Work required
Output the lines that follow exactly as they are.

Recorded information
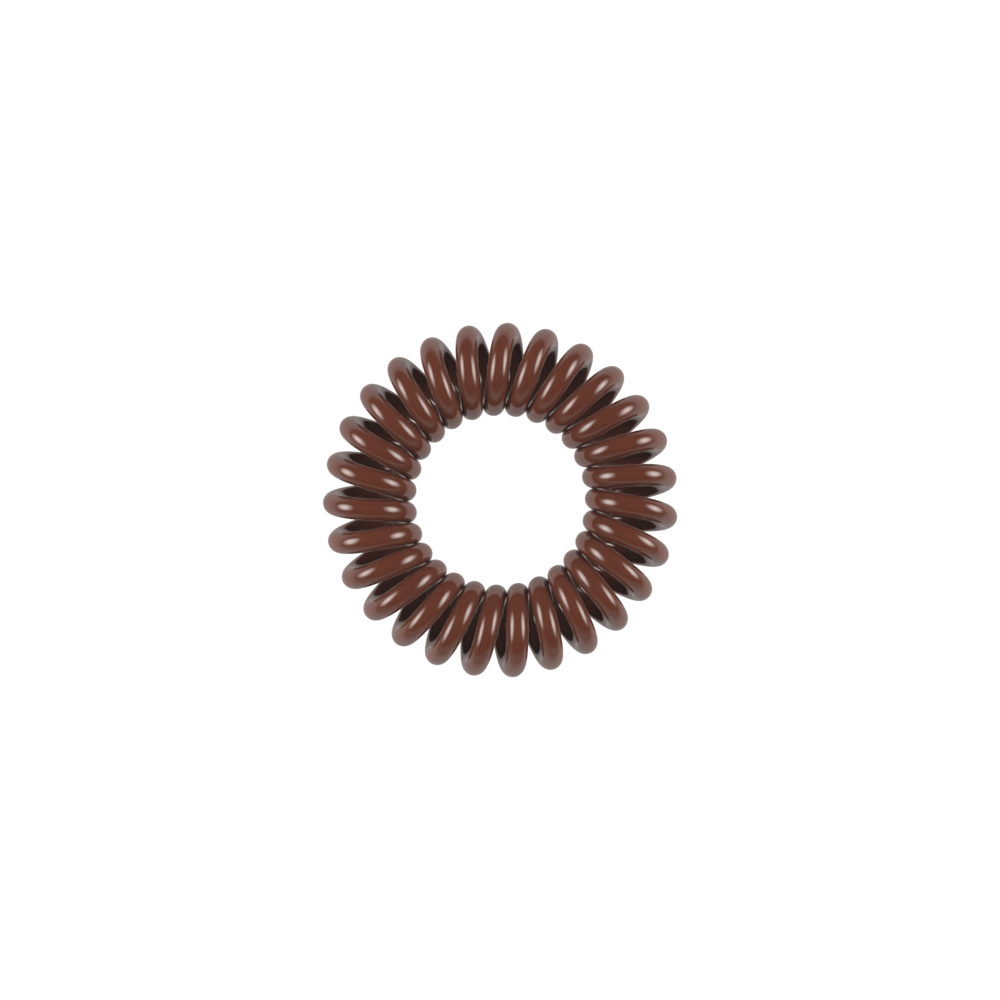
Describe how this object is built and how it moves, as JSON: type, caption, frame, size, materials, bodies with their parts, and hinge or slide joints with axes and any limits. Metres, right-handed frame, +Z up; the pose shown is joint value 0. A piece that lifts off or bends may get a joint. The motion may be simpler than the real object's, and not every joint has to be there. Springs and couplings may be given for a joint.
{
  "type": "spiral hair tie",
  "caption": "Endless coil of springy soft plastic cord that stretches over a bunch of hair, wraps round it and grips it.",
  "frame": {"origin": "centre of the ring, on the surface that it lies on", "axes": "+Z up along the ring's axis, through the hole that the hair goes through; +X through the outermost point of one turn"},
  "size_m": [0.0379, 0.038, 0.01],
  "materials": {
    "cord_plastic": "gloss"
  },
  "bodies": {
    "root": {"coiled_cord": "cord_plastic"}
  },
  "joints": []
}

Full output
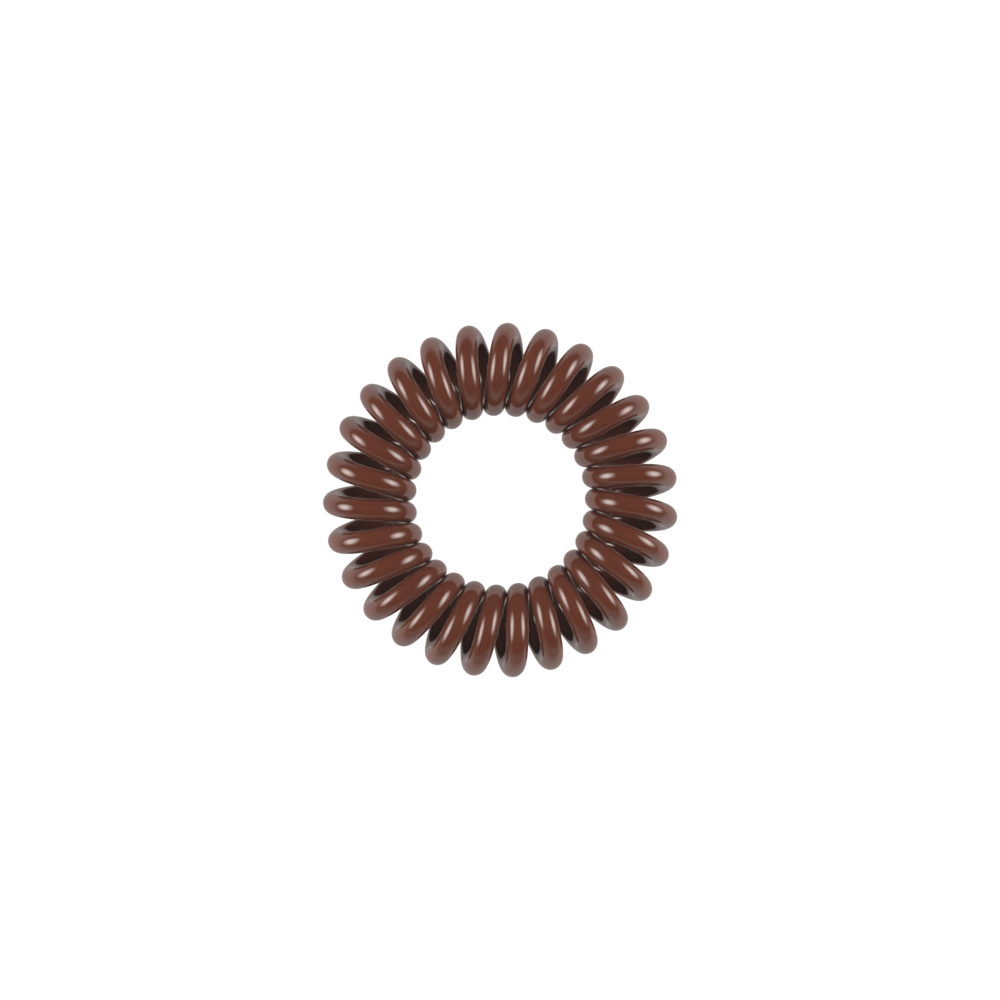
Describe how this object is built and how it moves, as JSON: type, caption, frame, size, materials, bodies with their parts, and hinge or slide joints with axes and any limits. Metres, right-handed frame, +Z up; the pose shown is joint value 0. A piece that lifts off or bends may get a joint. The motion may be simpler than the real object's, and not every joint has to be there. Springs and couplings may be given for a joint.
{
  "type": "spiral hair tie",
  "caption": "Endless coil of springy soft plastic cord that stretches over a bunch of hair, wraps round it and grips it.",
  "frame": {"origin": "centre of the ring, on the surface that it lies on", "axes": "+Z up along the ring's axis, through the hole that the hair goes through; +X through the outermost point of one turn"},
  "size_m": [0.0379, 0.038, 0.01],
  "materials": {
    "cord_plastic": "gloss"
  },
  "bodies": {
    "root": {"coiled_cord": "cord_plastic"}
  },
  "joints": []
}